「スペシャリスト 自覚なき殺戮者」

odo-mikikov2014-01-20

先日、裁判を哲学して物議をかもしたご婦人の映画(「ハンナ・アーレント」)を観たのですが、そのご婦人が哲学した裁判の記録映画を観に行きました。被告人のアイヒマンは頑張って言い訳をしていましたが、全員が敵でしたから、言い訳は彼の口より発せらるる先から空中分解していました。起こった出来事の大きさに反比例して、痩せぎすで禿げ頭のアイヒマンはたいへん不気味でした。傍聴人が興奮して裁判が中断するの事態が度々起こったり、興奮した判事が審議の本題から横道に逸れるのを裁判官がたしなめるなど、世紀の裁判であったことがたいへんよくわかりまして面白かったです。

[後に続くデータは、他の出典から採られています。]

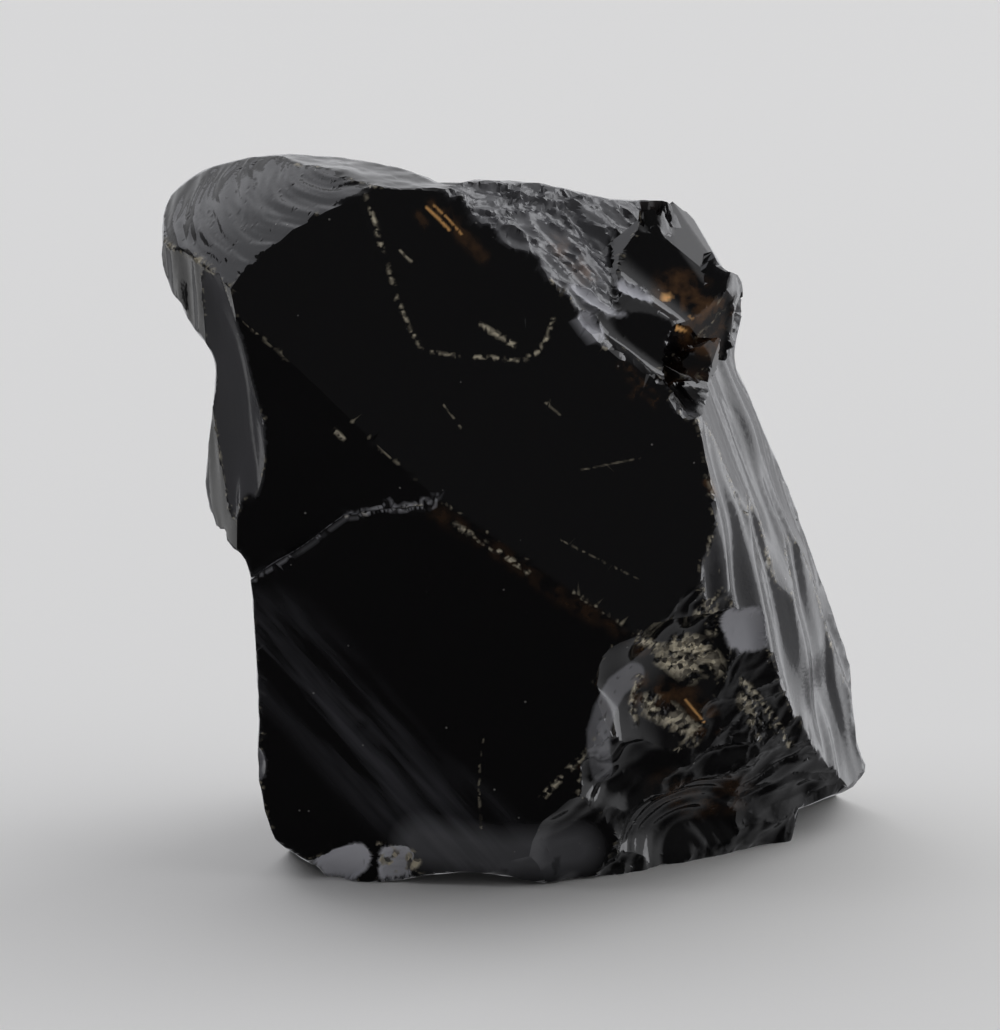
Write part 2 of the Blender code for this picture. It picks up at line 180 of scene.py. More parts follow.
stone = dict(
    outline=[
        (-33.8, 27.0), (-33.7, 30.0), (-33.0, 32.0), (-31.0, 33.7), (-28.5, 35.0), (-25.0, 35.8),
        (-21.0, 36.2), (-15.5, 35.8), (-12.0, 35.2), (-9.0, 34.5), (-6.0, 33.2), (-4.5, 33.0),
        (-2.5, 33.6), (4.0, 33.2), (7.5, 32.5), (11.0, 31.7), (15.5, 31.5), (18.0, 31.2), (19.3, 30.3),
        (20.5, 28.0), (21.5, 26.0), (22.5, 24.7), (23.8, 24.0), (24.4, 22.5), (24.1, 19.5),
        (23.4, 15.5), (24.5, 13.0), (27.0, 7.0), (28.5, 3.5), (31.5, -4.5), (33.0, -8.5),
        (35.0, -15.0), (35.2, -18.5), (35.8, -23.0), (36.6, -25.0),
        (36.0, -26.5), (34.5, -27.7), (31.0, -29.1), (29.5, -29.7), (29.7, -31.0), (29.0, -33.0),
        (28.0, -33.7), (24.0, -34.2), (20.0, -34.7), (16.0, -35.3), (14.0, -36.3), (12.8, -36.5),
        (10.0, -36.1), (4.5, -36.9), (1.0, -36.2), (-3.0, -35.8), (-6.0, -36.0), (-10.0, -36.5),
        (-15.5, -37.3), (-17.0, -36.7), (-18.2, -35.3), (-21.7, -33.3), (-23.0, -31.5),
        (-24.2, -26.5), (-24.2, -20.5), (-24.7, -8.5), (-25.5, -4.5), (-26.8, -3.3), (-28.5, -1.0),
        (-29.4, 2.0), (-29.4, 4.5), (-28.8, 10.0), (-28.5, 14.5), (-29.0, 16.5), (-30.5, 18.5),
        (-32.0, 21.0), (-33.2, 23.0), (-33.8, 25.0),
    ],
    viewRise=16.0,  # the outline is seen from this many degrees above level
    viewCentre=(-1.6, -10.0, 37.2),
    viewDistance=600.0,
    centring=(-0.55, -0.67, 0.0),
    sharpAngle=0.42,  # radians between faces that show as a hard edge
    outlineWander=0.07,  # mm
    edgeRib=0.1,  # mm
    depthLeftOut=0.7,  # share of the depth that is not counted when a mark is laid on
    biteGrain=0.45,  # mm, edge lengths near bites and along marked creases
    creaseGrain=0.5,
    biteSeed=41,
    shellSeed=43,
    thinGlass=0.9,  # mm, thinner glass lets light through
    thinFade=0.7,
)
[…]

先日、ある政府の人が小野田さんが日本に帰還した時、戦争が終わったのだと思ったとゆっていましたが、戦争が終わることなどあるものか、何をゆっているのだこの人は。こういう認識の人々が国を動かしているのか、と残念な気持ちになりました。戦争はドンパチが終わったから終わりではないのです。ナチスによってたくさん傷ついた人々や傷付けた人々が脈々と傷ついたままであることと同じように、日本でも戦争によって引き起こされた悲しみや弊害は癒されることは絶対にないのです。傷ついた人々がいまだに怒り続けるのは、それだけのことが戦争によって引き起こされたからです。理屈でも暴力でも人間の壊れた感情をどうこうするのは至難の業です。勢いも大事ですが、慎重さも併せ持って行動しなければと反省いたしました。ところで、アイヒマンスタンダードの人はどうしてアイヒマンと名乗ることにしたのであろうか、たぶん違うとおもいますがもしこのアイヒマンを知っていてアイヒマンを名乗ったのであればだいぶとがっている。日本がお戦争の出来る国になったら、こういうとがったオモシロが冗談にならなくなるんだなぁと思いました。アーレントを観る人は、あわせてこの映画を観た方がより面白く鑑賞できましょうから観たらよいとおもいます。